Social Media for geography teachers

News and information for geography teachers is disseminated via the GA website, Facebook page and Twitter feed. The GA also facilitates a series of Ning networks and communities for geography teachers and educators.

Resources for geography teachers

The GA website is a platform and depository for teaching ideas and resources. These are frequently updated as new geographical events occur or innovations in geography teaching approaches are developed. The GA also runs activities such as the National Festival of Fieldwork in June and more.

A manifesto for geography education

In 2009 the GA published a document 'A Different View' describing geography as 'one of humanity's big ideas' aimed at making a compelling case for geography's place in the curriculum, demonstrating the practical importance of 'real world' geography and the value of geographical thinking.

Campaigning for geography

The Geographical Association engages with policy makers and government ministers to constantly make the case for geography, with a strong involvement in curriculum reviews and Government education consultations. From 2006- 2011 the Geographical Association and RGS-IBG jointly led the government-funded Action Plan for Geography.

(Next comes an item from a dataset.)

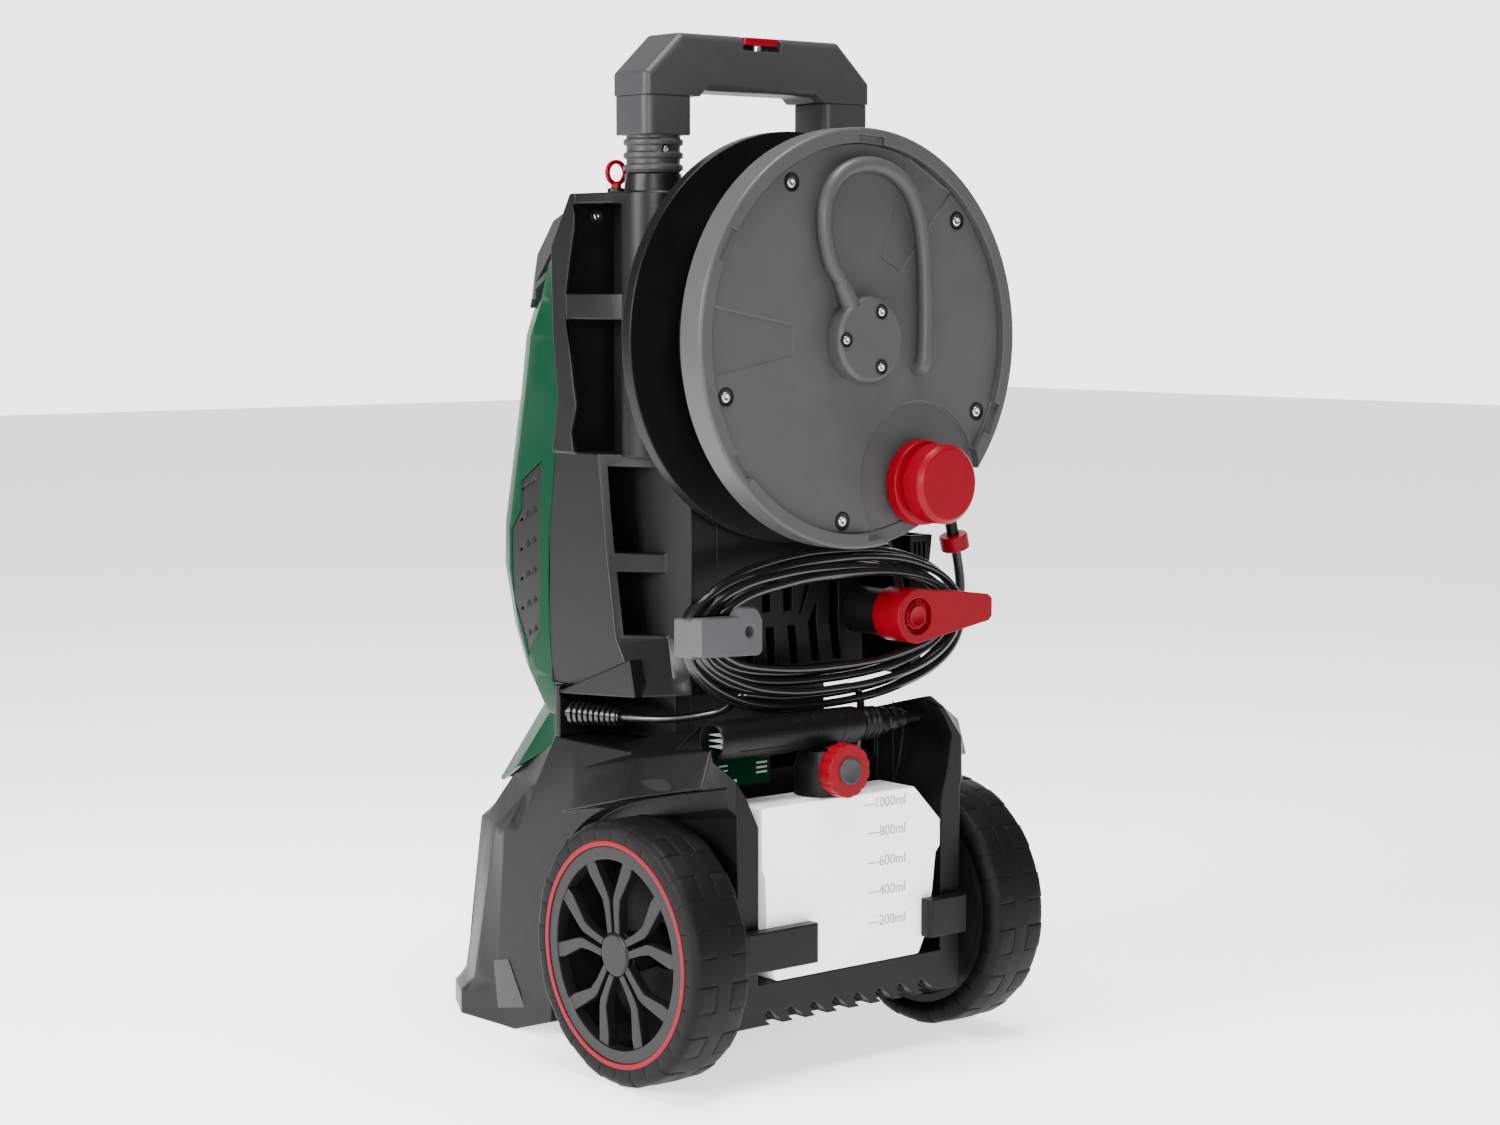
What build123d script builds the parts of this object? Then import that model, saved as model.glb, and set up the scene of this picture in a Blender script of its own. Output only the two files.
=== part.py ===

Geography subject leadership

The Geographical Association develops geography subject leadership at all levels, from new teachers during their initial training, to geography co-ordinators in primary schools, to secondary heads of department.

Annual conference

An annual conference rotates between locations in the north, midlands and south e.g. Manchester (2016), Guildford (2017) and offers a varied programme of lectures, talks, workshops and a large exhibition of geography education resources and published materials. The conference also includes a free public lecture and an awards event.

Training Courses

The Geographical Association runs a programme of continuing professional development events in different locations around the country.

Quality Marks

The GA operates a scheme whereby schools or geography departments can apply to be recognised for quality and progress and creative thinking in geography leadership, curriculum development, learning and teaching in school. The scheme encourages a development process using a self-assessment framework with submitted of examples of geography planning, lessons and students' work. Awards are made by a scrutiny panel of expert teachers. The awards are available for primary and secondary schools and are offered at Bronze, Silver and Gold Standards. Successful schools can apply for recognition as a Centre of Excellence. Evidence from schools that have used the Geography Quality Mark scheme indicates they find the evaluative framework a powerful and enabling tool for curriculum development.

Competitions

The GA operates a series of activities to engage students. Activities include local and online geography quizzes, photo competitions, a geographical model making competition and more.

Funded projects

Over a number of years the Geographical Association has established itself as a leading force in the development of innovative geography projects in partnership with a variety of high-profile funders, e.g. the government-funded 'Global Learning Programme' and the British Council 'Connecting Classrooms' programme aimed at developing critical thinking and problem solving in geography.
The GA has been a partner or participant in a range of Europe-wide projects e.g. GeoCapabilities Project.